INSTRUCTIONS FOR THE TASK » Your task is to print all of the material verbatim.

GIVEN DATA »

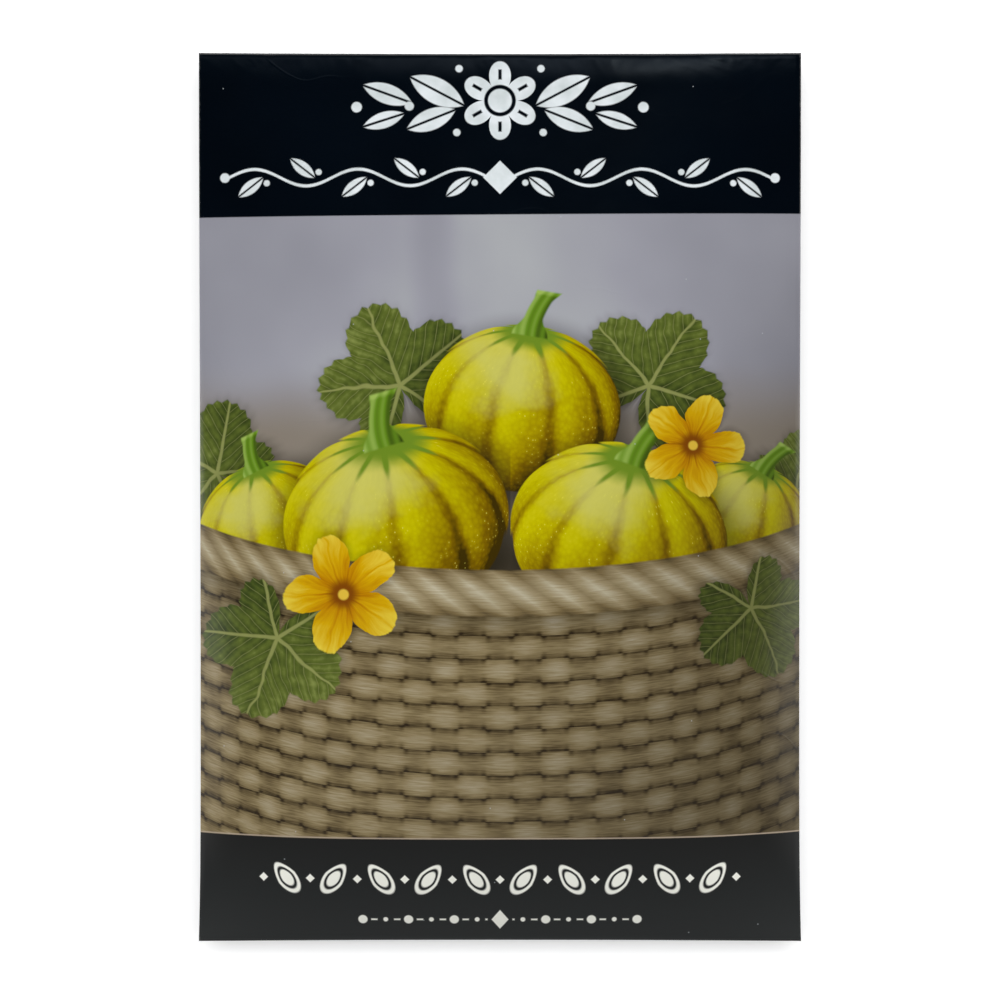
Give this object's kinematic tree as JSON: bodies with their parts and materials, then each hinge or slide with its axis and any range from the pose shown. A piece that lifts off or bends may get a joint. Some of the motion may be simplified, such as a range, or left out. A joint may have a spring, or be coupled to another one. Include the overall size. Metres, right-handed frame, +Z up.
{
  "type": "seed packet",
  "caption": "Sealed paper seed packet lying flat: one folded, glued sheet with a glossy printed front, flaps glued on the back, and loose flat squash seeds inside.",
  "frame": {"origin": "under the middle of the packet, on the surface that it lies on", "axes": "+Z up, out of the printed front; +Y to the top edge of the front; +X to the right of the front as it is read"},
  "size_m": [0.0826, 0.1216, 0.0071],
  "materials": {
    "coated_paper": "gloss",
    "seed_coat": "satin"
  },
  "bodies": {
    "root": {"envelope": "coated_paper", "seed_01": "seed_coat", "seed_02": "seed_coat", "seed_03": "seed_coat", "seed_04": "seed_coat", "seed_05": "seed_coat", "seed_06": "seed_coat", "seed_07": "seed_coat", "seed_08": "seed_coat", "seed_09": "seed_coat", "seed_10": "seed_coat", "seed_11": "seed_coat", "seed_12": "seed_coat", "seed_13": "seed_coat", "seed_14": "seed_coat", "seed_15": "seed_coat", "seed_16": "seed_coat", "seed_17": "seed_coat", "seed_18": "seed_coat", "seed_19": "seed_coat", "seed_20": "seed_coat"}
  },
  "joints": []
}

RESPONSE TO THIS EXERCISE »
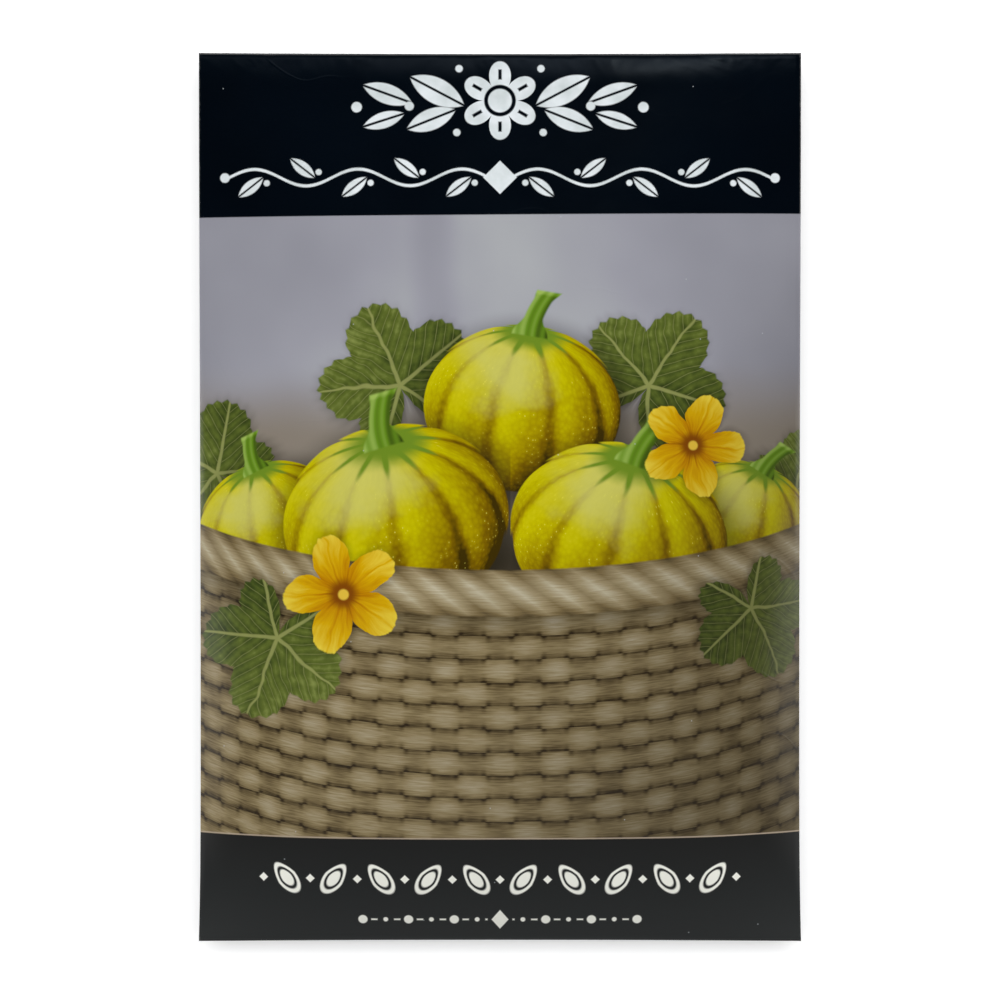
Give this object's kinematic tree as JSON: bodies with their parts and materials, then each hinge or slide with its axis and any range from the pose shown. A piece that lifts off or bends may get a joint. Some of the motion may be simplified, such as a range, or left out. A joint may have a spring, or be coupled to another one. Include the overall size. Metres, right-handed frame, +Z up.
{
  "type": "seed packet",
  "caption": "Sealed paper seed packet lying flat: one folded, glued sheet with a glossy printed front, flaps glued on the back, and loose flat squash seeds inside.",
  "frame": {"origin": "under the middle of the packet, on the surface that it lies on", "axes": "+Z up, out of the printed front; +Y to the top edge of the front; +X to the right of the front as it is read"},
  "size_m": [0.0826, 0.1216, 0.0071],
  "materials": {
    "coated_paper": "gloss",
    "seed_coat": "satin"
  },
  "bodies": {
    "root": {"envelope": "coated_paper", "seed_01": "seed_coat", "seed_02": "seed_coat", "seed_03": "seed_coat", "seed_04": "seed_coat", "seed_05": "seed_coat", "seed_06": "seed_coat", "seed_07": "seed_coat", "seed_08": "seed_coat", "seed_09": "seed_coat", "seed_10": "seed_coat", "seed_11": "seed_coat", "seed_12": "seed_coat", "seed_13": "seed_coat", "seed_14": "seed_coat", "seed_15": "seed_coat", "seed_16": "seed_coat", "seed_17": "seed_coat", "seed_18": "seed_coat", "seed_19": "seed_coat", "seed_20": "seed_coat"}
  },
  "joints": []
}